Trouble is that there is still a reluctant portion of the Raila bases, not yet convinced that the Tutam agenda is representative of all. It doesn’t help that Ruto’s open preference for the Luo Nyanza base tends to alienate the other Raila bases in the rest of the country.
Almost on cue, the purveyors of the Tutam gospel tend to fashion it around the old Luo-Kikuyu tribal and political fault lines. And this is partly the reason why Uhuru’s popularity is an uncomfortable prospect for the broad-based people; it negates the narrative that Luo entry into the mainstream of power can only be at the expense of Kikuyus.
Indeed, the pursuit of the Luo vote bloc by the Kenya Kwanza administration has been matched by the political rhetoric aimed at both Uhuru and Gachagua, as if acknowledging they may eat Ruto’s lunch if not tamed.
One aspect of 2025 that no one seems to talk about anymore is the Gen Z force of young people.
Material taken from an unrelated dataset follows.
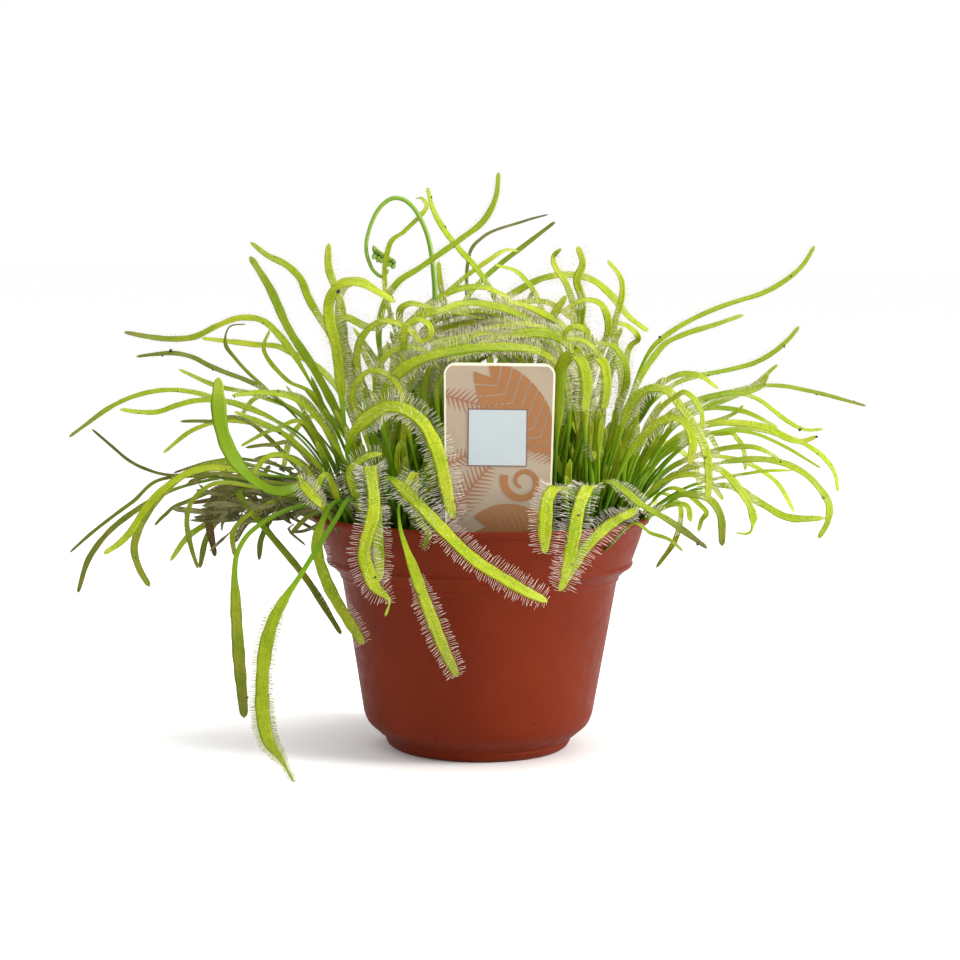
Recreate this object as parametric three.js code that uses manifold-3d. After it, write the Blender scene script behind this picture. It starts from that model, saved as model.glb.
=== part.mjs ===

The 2025 commemoration of the June 2024 Gen Z protests turned violent, as expected, but confirmed that beneath the surface still lay a large, despondent youth population whose grievances needed to be addressed for long-term stability.
Since June, that restive demographic has adopted a low profile, turning out less than they did in 2024. It would be interesting to see if they’ll come out this coming June and how it will all pan out.
Needless to say, if every June becomes an anniversary of the 2024 protests, then the 2027 version will happen merely weeks to the general elections. Essentially, this means that whatever resolutions come into play with the 2027 commemoration of the Gen Z riots will seep into the elections proper.
But before we get there, there is 2026 to worry about, and all signs are that both the leaders and the voters are intent on taking their positions early and entrenching them for the elections.
I therefore submit that the death of Raila, the return of Uhuru and the June 2025 commemoration of the Gen Z protests, make up a triumvirate of determinants that will set the political agenda in 2026, and possibly influence power plays ahead of the general elections.
Nevertheless, as stated at the beginning, the country will remain in campaign mode, and it will all get more intense by the day. We have to fasten our seatbelts, because the intrigues, drama and colour will be on another level. Whichever side you find yourself on, I hope 2026 comes with good tidings!